Within the year that followed, we saw the completion of the brand new high school, just in time for me to have gotten my driver’s license. I inherited a 1972 Mazda that had already belonged to all four of my brothers before me. I used to think that Mazda looked just like the shape of a bee. Being artistically creative, one day I decided to paint black stripes on it, paint a little bumble bee on the door, and call it “The Sting”. I finished the whole thing off with an “AAOOOOOOGAH” horn.
Oh my, I had a lot to learn about small town life! All the sudden after painting that car, my parents began to get reports on supposedly my every move! Why? Because certain folks in the town thought it was their duty to tell them! “I saw your daughter speeding up high school hill road”, or “I saw your daughter driving down back alleys and turning over trash cans in that little car of hers”, or “I saw your daughter parked in the local town bar parking lot”! The last one was a doozy since I did not drink alcohol while I was in high school, ugh! After that, I painted the car all black. That’s when the reports finally stopped.
Living in a small town had other excitement as well. High school football was a blast! Also, we had a roller rink that became my hangout. It was so small that we skated in a circle instead of an oval. Once there was a fire that broke out at one of the local gas stations. Hearing about it on the radio, we jumped in our car and drove into town to see it, along with what seemed a hundred or so other folks who wanted to catch the show! It was the biggest event of the season!

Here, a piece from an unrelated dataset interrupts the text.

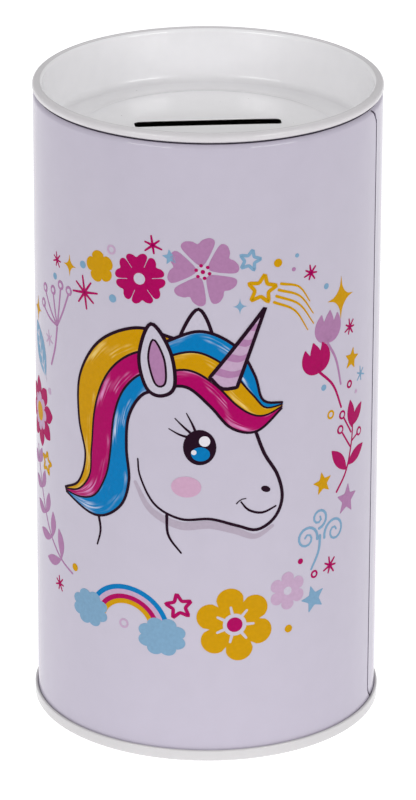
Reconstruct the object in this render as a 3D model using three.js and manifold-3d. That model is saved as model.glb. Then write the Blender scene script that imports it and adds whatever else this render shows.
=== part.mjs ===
// Tin money box: a rolled tinplate tube, a base end seamed to its bottom edge, and a push-in
// lid with a coin slot. Millimetres, +Z up, origin at the middle of the foot ring's underside,
// and the front of the box faces -Y.
import * as THREE from 'three';
import { mergeVertices } from 'three/addons/utils/BufferGeometryUtils.js';
import Module from 'manifold-3d';

const wasm = await Module();
wasm.setup();

// ---- driving dimensions ----

const overallHeight = 150;        // underside of the foot ring to the top of the lid's bead
const bodyRadius = 39.25;         // outside of the tube
const sheet = 0.22;               // tinplate thickness
const segments = 60;              // facets round the tube

// double seam at the foot
const seamClearance = 0.03;       // between the layers that are rolled together
const footHeight = 2.7;           // height of the ring that stands proud
const footInnerCorner = 0.2;      // bend inside the ring, on the sheet's middle line
const footOuterCorner = 0.5;      // bend outside the ring
const hookLift = 0.5;             // turned edge of the tube above the ring's underside
const hookEndGap = 0.45;          // end of each hooked edge to the bend of the fold it sits in
const baseRecess = 2.4;           // base panel above the ring's underside
const basePanelBend = 0.8;        // bend between the base panel and its wall

// lock seam up the tube
const seamAngle = 72.5;           // degrees from the front towards +X
const seamWidth = 3.2;            // folded rib inside the tube
const seamLayers = 3;             // extra layers of sheet in the rib
const grooveWidth = 0.4;          // line where the folded edges meet outside
const grooveDepth = 0.1;
const seamFootGap = 1.2;          // seam stops short of the foot ring
const seamCurlGap = 0.4;          // and of the mouth's bend at the top

// lid
const beadDiameter = 2.2;         // rolled edge
const beadWrap = 285;             // degrees that the sheet is rolled round
const beadOverhang = 0.15;        // bead beyond the tube
const panDepth = 12.6;            // top of the bead down to the flat ring of the pan
const panCorner = 1.6;            // bend between the wall and the flat ring
const panRing = 6.1;              // width of the flat ring
const panelCrown = 2.2;           // rise of the middle panel
const crownPower = 5;             // how flat the panel is in the middle, where the slot is
const slotLength = 33;
const slotWidth = 3.8;
const slotCorner = 1;
const slotTurn = 5;               // degrees that the lid sits turned in the tube

// lid in tube
const seatGap = 0.25;             // bead to the curl that it sits on
const plugClearance = 0.15;       // lid's wall to the curl's inside, all round
const mouthBend = 1.15;           // outer bend of the tube's curled mouth
const curlEdge = 0.6;             // straight end of the curl, pointing down inside

// ---- sheet metal ----

// An arc as a run of [radius, height] points, angles in degrees, first and last included.
function bend(centre, radius, from, to, steps) {
  return Array.from({ length: steps + 1 }, (_, i) => {
    const angle = THREE.MathUtils.degToRad(from + ((to - from) * i) / steps);
    return [centre[0] + radius * Math.cos(angle), centre[1] + radius * Math.sin(angle)];
  });
}

// Outline of a sheet whose middle follows the path, offset half its thickness each way along
// mitred normals. A point on the axis stays on the axis.
function sheetOutline(path) {
  const points = path.map(([radius, height]) => new THREE.Vector2(radius, height));
  const along = points.slice(1).map((point, i) => point.clone().sub(points[i]).normalize());
  const mitres = points.map((_, i) => {
    const before = along[Math.max(i - 1, 0)];
    const after = along[Math.min(i, along.length - 1)];
    const middle = before.clone().add(after).normalize();
    return new THREE.Vector2(-middle.y, middle.x).divideScalar(middle.dot(before));
  });
  const side = (half) => points.map((point, i) => {
    const moved = point.clone().addScaledVector(mitres[i], half);
    return point.x === 0 ? moved.setX(0) : moved;
  });
  return [...side(sheet / 2), ...side(-sheet / 2).reverse()];
}

// A round piece pressed from sheet. Its outline starts and ends on the axis, or closes on itself.
function turnedSheet(path) {
  const outline = sheetOutline(path);
  return lathe(outline[0].x === 0 ? outline : [...outline, outline[0].clone()]);
}

// Lathe about +Z with corners on the X and Y axes, faces pointing out whichever way the outline
// runs: an outline that runs clockwise is turned round.
function lathe(outline) {
  const clockwise = THREE.ShapeUtils.area(outline) < 0;
  const geometry = new THREE.LatheGeometry(clockwise ? outline.toReversed() : outline, segments);
  return geometry.rotateX(Math.PI / 2);
}

// ---- joining and cutting ----

function toSolid(geometry) {
  const bare = geometry.clone();
  bare.deleteAttribute('normal');
  bare.deleteAttribute('uv');
  const merged = mergeVertices(bare);
  return new wasm.Manifold(new wasm.Mesh({
    numProp: 3,
    vertProperties: new Float32Array(merged.attributes.position.array),
    triVerts: new Uint32Array(merged.index.array),
  }));
}

function toGeometry(solid) {
  const mesh = solid.getMesh();
  const geometry = new THREE.BufferGeometry();
  geometry.setAttribute('position', new THREE.BufferAttribute(mesh.vertProperties, 3));
  geometry.setIndex(new THREE.BufferAttribute(mesh.triVerts, 1));
  geometry.computeVertexNormals();
  return geometry;
}

// ---- places that the pieces share, all on the sheet's middle line ----

// The layers of the foot's double seam, from the inside out: base wall, tube, base hook, tube
// hook, and the base's outer wall.
const seamPitch = sheet + seamClearance;
const tube = bodyRadius - sheet / 2;
const baseWall = tube - seamPitch;
const baseHook = tube + seamPitch;
const tubeHook = baseHook + seamPitch;
const footWall = tubeHook + seamPitch;

// The fold at the bottom of the tube, and the base's fold that comes down over it.
const tubeFoldBend = (tubeHook - tube) / 2;
const tubeFold = [tube + tubeFoldBend, hookLift + sheet / 2 + tubeFoldBend];
const footFoldBend = (footWall - baseHook) / 2;
const footFold = [baseHook + footFoldBend, footHeight - sheet / 2 - footFoldBend];

// The lid's rolled bead, its wall, and the tube's mouth that it sits on: a wide bend outside and
// a tight one inside.
const beadBend = (beadDiameter - sheet) / 2;
const bead = [bodyRadius + beadOverhang - beadDiameter / 2, overallHeight - beadDiameter / 2];
const lidWall = bead[0] - beadBend;
const panelRadius = lidWall - panCorner - panRing;
const tubeTop = overallHeight - beadDiameter - seatGap;
const curlInner = lidWall + plugClearance + sheet;
const curlBend = tube - mouthBend - curlInner;
const mouth = [tube - mouthBend, tubeTop - sheet / 2 - mouthBend];
const curl = [mouth[0], tubeTop - sheet / 2 - curlBend];

// ---- tube ----

// The sheet runs from the edge hooked into the foot, round its fold, up the wall, and over the
// curled mouth at the top. The lock seam is a folded rib inside and a fine groove outside.
function bodyShell() {
  const rolled = toSolid(turnedSheet([
    [tubeHook, footFold[1] + footFoldBend - hookEndGap],
    ...bend(tubeFold, tubeFoldBend, 0, -180, 4),
    ...bend(mouth, mouthBend, 0, 90, 4),
    ...bend(curl, curlBend, 90, 180, 3).slice(1),
    [curlInner, curl[1] - curlEdge],
  ]));
  const inside = bodyRadius - sheet;
  const rib = seamBar(inside - seamLayers * sheet, inside + sheet / 2, seamWidth);
  const groove = seamBar(bodyRadius - grooveDepth, bodyRadius + grooveDepth, grooveWidth);
  return toGeometry(rolled.add(rib).subtract(groove));
}

// An upright bar at the lock seam, between two radii.
function seamBar(inner, outer, width) {
  const low = footHeight + seamFootGap;
  const high = mouth[1] - seamCurlGap;
  const bar = new THREE.BoxGeometry(outer - inner, width, high - low);
  bar.translate((inner + outer) / 2, 0, (low + high) / 2);
  bar.rotateZ(THREE.MathUtils.degToRad(seamAngle - 90));
  return toSolid(bar);
}

// ---- base end ----

// The sheet runs from the middle of the panel, down inside the tube, round under its edge, up
// outside it, and back down between the tube and its turned edge.
function baseEnd() {
  const panel = baseRecess + sheet / 2;
  const corner = (radius, roundness) => [radius, sheet / 2 + roundness];
  return turnedSheet([
    [0, panel],
    ...bend([baseWall - basePanelBend, panel - basePanelBend], basePanelBend, 90, 0, 3),
    ...bend(corner(baseWall + footInnerCorner, footInnerCorner), footInnerCorner, 180, 270, 2),
    ...bend(corner(footWall - footOuterCorner, footOuterCorner), footOuterCorner, -90, 0, 3),
    ...bend(footFold, footFoldBend, 0, 180, 4),
    [baseHook, tubeFold[1] - tubeFoldBend + hookEndGap],
  ]);
}

// ---- lid ----

// Height of the pan's sheet: a flat ring, and inside it a panel that is raised and nearly flat
// in the middle, and rounds down to the ring at its edge.
function panHeight(radius) {
  const share = Math.min(radius / panelRadius, 1);
  return overallHeight - panDepth - sheet / 2 + panelCrown * (1 - share ** crownPower);
}

// The slot is punched straight through the panel.
function lidPiece() {
  const panel = Array.from({ length: 6 }, (_, i) => {
    const radius = panelRadius * Math.sqrt(i / 5);
    return [radius, panHeight(radius)];
  });
  const pressed = toSolid(turnedSheet([
    ...panel,
    ...bend([lidWall - panCorner, panHeight(panelRadius) + panCorner], panCorner, -90, 0, 3),
    ...bend(bead, beadBend, 180, 180 - beadWrap, 10),
  ]));
  return toGeometry(pressed.subtract(slotHole(panHeight(panelRadius), overallHeight)));
}

// An upright prism with the slot's outline: straight sides and rounded corners.
function slotHole(low, high) {
  const quarter = Math.PI / 2;
  const x = slotLength / 2 - slotCorner;
  const y = slotWidth / 2 - slotCorner;
  const outline = new THREE.Shape();
  outline.absarc(x, -y, slotCorner, -quarter, 0, false);
  outline.absarc(x, y, slotCorner, 0, quarter, false);
  outline.absarc(-x, y, slotCorner, quarter, 2 * quarter, false);
  outline.absarc(-x, -y, slotCorner, 2 * quarter, 3 * quarter, false);
  const prism = new THREE.ExtrudeGeometry(outline, {
    depth: high - low,
    bevelEnabled: false,
    curveSegments: 4,
  });
  prism.translate(0, 0, low);
  prism.rotateZ(THREE.MathUtils.degToRad(slotTurn));
  return toSolid(prism);
}

// ---- finishes ----

const finish = {
  printedTube: { color: 0xcbc5d6, roughness: 0.22, metalness: 0.0 },
  whiteEnamel: { color: 0xe6e5e6, roughness: 0.3, metalness: 0.0 },
};

function piece(name, geometry, look) {
  const mesh = new THREE.Mesh(geometry, new THREE.MeshStandardMaterial(look));
  mesh.name = name;
  return mesh;
}

const tin = new THREE.Group();
tin.add(piece('body_shell', bodyShell(), finish.printedTube));
tin.add(piece('base_end', baseEnd(), finish.whiteEnamel));

const lid = new THREE.Group();
lid.add(piece('lid', lidPiece(), finish.whiteEnamel));

const moneyBox = new THREE.Group();
moneyBox.add(tin, lid);

export default moneyBox;
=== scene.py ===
"""Tin money box: a printed tinplate tube, a base end seamed to it, and a push-in lid with a slot.

Metres, +Z up. The front of the printed picture faces -Y, and the camera looks at it from there.
"""

import math

import bpy
import numpy as np
from mathutils import Matrix, Vector


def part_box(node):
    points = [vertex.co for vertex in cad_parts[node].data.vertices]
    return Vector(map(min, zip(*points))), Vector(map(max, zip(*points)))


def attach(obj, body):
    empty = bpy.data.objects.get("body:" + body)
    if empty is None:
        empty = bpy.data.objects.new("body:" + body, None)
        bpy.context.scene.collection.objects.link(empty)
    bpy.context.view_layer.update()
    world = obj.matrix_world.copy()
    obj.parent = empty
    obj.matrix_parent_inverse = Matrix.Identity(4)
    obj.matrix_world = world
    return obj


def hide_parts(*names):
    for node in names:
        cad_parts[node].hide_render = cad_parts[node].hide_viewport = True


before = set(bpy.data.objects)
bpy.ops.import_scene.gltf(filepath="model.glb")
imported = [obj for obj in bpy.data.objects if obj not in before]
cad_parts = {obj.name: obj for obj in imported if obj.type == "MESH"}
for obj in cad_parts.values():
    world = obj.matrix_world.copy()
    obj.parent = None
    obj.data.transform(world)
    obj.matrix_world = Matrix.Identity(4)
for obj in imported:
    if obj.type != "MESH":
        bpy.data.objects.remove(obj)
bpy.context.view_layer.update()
MM = 0.001

# ---------------------------------------------------------------- camera
# A long lens over a metre away, looking down on the tin by 22 degrees, with a slight roll.


def place_camera(distance, height, down, aim, roll, lens, shift):
    """A camera in front of the tin: `distance` from a point `height` up its axis and `down`
    degrees above it, aimed `aim` degrees below level and rolled anticlockwise by `roll`."""
    down, aim, roll = (math.radians(turn) for turn in (down, aim, roll))
    right = Vector((1, 0, 0))
    up = Vector((0, math.sin(aim), math.cos(aim)))
    rolled_right = right * math.cos(roll) + up * math.sin(roll)
    rolled_up = up * math.cos(roll) - right * math.sin(roll)
    axes = Matrix((rolled_right, rolled_up, rolled_right.cross(rolled_up))).transposed()
    place = Vector((0, -distance * math.cos(down), height + distance * math.sin(down)))
    data = bpy.data.cameras.new("camera")
    data.sensor_width = 36
    data.lens = lens
    data.shift_x = shift
    camera = bpy.data.objects.new("camera", data)
    camera.matrix_world = Matrix.Translation(place) @ axes.to_4x4()
    bpy.context.scene.collection.objects.link(camera)
    bpy.context.scene.camera = camera


place_camera(
    distance=1.1516, height=0.0751, down=21.66, aim=21.78, roll=0.18, lens=226.3, shift=0.0012
)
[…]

At the end of my sophomore year I had run for and was elected as Student Body Treasurer for the following year in the brand-new school, something that never would have happened in Texas! Unfortunately, it was an election race I only saw as a popularity contest, having no clue what it meant to be Treasurer. I’m convinced my opponent would have done a far better job than me! I didn’t realize it came with responsibilities, like taking turns with the other officers in giving morning announcements over the PA system – something I was absolutely terrified of and terrible at! “Was that you we heard giving announcements this morning, Lisa”, some would ask? “Nope, wasn’t me. Must have been someone else” was my reply.
All that set aside, what I remember most about my beloved experience while there were the moments. Moments like my dad sending me back into the house to put a coat on before I walked down to catch the school bus on my first day of school there, because it was -13 degrees outside. The sun was shining and there was no wind, so I had no clue it was that cold!

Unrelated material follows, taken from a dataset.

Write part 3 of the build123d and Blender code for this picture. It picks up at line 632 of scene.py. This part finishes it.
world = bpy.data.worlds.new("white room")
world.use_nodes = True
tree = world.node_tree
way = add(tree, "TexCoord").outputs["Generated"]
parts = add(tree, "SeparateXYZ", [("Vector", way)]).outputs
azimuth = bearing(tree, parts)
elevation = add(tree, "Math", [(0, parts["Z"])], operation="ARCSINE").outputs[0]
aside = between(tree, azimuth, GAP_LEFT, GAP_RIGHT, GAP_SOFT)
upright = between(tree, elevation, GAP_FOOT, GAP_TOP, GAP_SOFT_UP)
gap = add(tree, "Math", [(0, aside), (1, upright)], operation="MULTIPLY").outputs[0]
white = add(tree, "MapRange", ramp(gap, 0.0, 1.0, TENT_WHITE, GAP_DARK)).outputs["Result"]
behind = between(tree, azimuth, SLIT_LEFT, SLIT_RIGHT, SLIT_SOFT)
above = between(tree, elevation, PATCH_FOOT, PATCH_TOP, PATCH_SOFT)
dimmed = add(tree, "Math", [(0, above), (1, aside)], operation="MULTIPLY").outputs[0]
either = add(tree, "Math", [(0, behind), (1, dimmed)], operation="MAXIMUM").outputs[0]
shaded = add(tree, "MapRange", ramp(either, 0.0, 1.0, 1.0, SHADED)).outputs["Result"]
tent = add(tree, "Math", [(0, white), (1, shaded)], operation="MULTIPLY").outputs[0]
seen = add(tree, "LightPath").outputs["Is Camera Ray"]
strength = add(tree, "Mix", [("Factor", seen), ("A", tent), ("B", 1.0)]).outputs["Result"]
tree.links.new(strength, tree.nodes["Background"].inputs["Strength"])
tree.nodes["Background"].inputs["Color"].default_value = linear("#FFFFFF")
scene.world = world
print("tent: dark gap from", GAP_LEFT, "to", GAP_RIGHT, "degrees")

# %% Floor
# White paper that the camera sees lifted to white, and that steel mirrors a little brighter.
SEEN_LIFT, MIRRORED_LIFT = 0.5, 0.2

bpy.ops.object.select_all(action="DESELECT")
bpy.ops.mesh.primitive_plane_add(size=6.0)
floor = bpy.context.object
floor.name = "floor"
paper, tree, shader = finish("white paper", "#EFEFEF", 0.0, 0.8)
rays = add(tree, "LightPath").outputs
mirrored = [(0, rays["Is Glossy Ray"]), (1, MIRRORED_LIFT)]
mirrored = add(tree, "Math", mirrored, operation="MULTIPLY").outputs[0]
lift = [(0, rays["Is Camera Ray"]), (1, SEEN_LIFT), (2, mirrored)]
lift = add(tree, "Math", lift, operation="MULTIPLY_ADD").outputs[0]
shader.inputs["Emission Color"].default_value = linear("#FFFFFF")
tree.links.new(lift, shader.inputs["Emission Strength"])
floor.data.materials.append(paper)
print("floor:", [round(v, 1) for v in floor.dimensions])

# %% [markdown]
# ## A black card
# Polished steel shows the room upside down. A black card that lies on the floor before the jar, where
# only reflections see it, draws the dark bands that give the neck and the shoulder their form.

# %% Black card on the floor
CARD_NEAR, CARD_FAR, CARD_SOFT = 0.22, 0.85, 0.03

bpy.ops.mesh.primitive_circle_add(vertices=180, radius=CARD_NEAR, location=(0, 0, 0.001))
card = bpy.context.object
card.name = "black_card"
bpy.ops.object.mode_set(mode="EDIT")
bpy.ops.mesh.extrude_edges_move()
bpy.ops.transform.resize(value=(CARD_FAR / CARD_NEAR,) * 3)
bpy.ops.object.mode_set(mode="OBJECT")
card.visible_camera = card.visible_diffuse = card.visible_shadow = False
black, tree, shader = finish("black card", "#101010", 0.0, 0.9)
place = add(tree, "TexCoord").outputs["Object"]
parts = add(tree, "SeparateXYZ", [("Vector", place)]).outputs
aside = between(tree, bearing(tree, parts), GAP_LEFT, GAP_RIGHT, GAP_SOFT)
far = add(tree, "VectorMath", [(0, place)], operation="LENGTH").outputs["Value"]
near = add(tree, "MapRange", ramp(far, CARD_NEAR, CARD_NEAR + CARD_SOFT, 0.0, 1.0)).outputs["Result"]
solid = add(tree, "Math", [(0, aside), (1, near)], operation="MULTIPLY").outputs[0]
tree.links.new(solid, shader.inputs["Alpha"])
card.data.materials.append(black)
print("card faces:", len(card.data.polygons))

Speaking of how cold winters were there, I used to have to park my car in front of the house. To keep the battery from freezing overnight, dad instructed me to plug in a flood lamp and set it next to it. The heat from the lamp was all it took to prevent the battery from freezing in that old car. Dad, who was now delivering mud chemicals to oil fields for a living, came home very late one night to discover I had forgotten to do this. There I was cozy warm, snuggled in my bed, being so rudely awakened and told I needed to get that lamp on! “But DA-AD, can’t you just go and do it”? Oh no, where is the lesson learned in that? Truth be known, I never forgot to do that again.
Everyone in the town welcomed us, despite the fact we were from Texas (although there was much ribbing about that). Once the grocery store manager asked my mom if he could help her find what she was looking for. He had noticed her going up and down the frozen vegetables section several times. “I’m looking for where you might have frozen okra”. “Okra?”, he asked with a twinkle in his eyes, “Ma’am, that’s something we feed our cattle around here”. “Well then”, my mom retorted, “your cattle eat better than you do”!
There were other moments, too, like seeing snow glitter in the sunlight for the first time and thinking how it looked like diamond dust the way it sparkled! Or camping outside on summer nights and waking up shivering from the cool mountain air, then laying there listening to the wind blow through the trees and lull me back to sleep. And the sky! I could not get enough of the blue, blue sky or magnificent sunsets. And the smell of the clean air in the summer breezes.
There were teaching moments for me as well. I was beginning to understand the value of being conservative in my way of thinking. I also learned from watching other girls my age that make-up wasn’t always necessary to look pretty. Moments also included seeing my mom and dad truly happy, enjoying new friendships and celebrating their 30th wedding anniversary while there.
Yes, I would say living in small town USA was a wonderful experience indeed. Though we were only able to stay for a short while before returning to Texas, it helped me to have a new perspective on life, opening my eyes to see things I never would have experienced otherwise.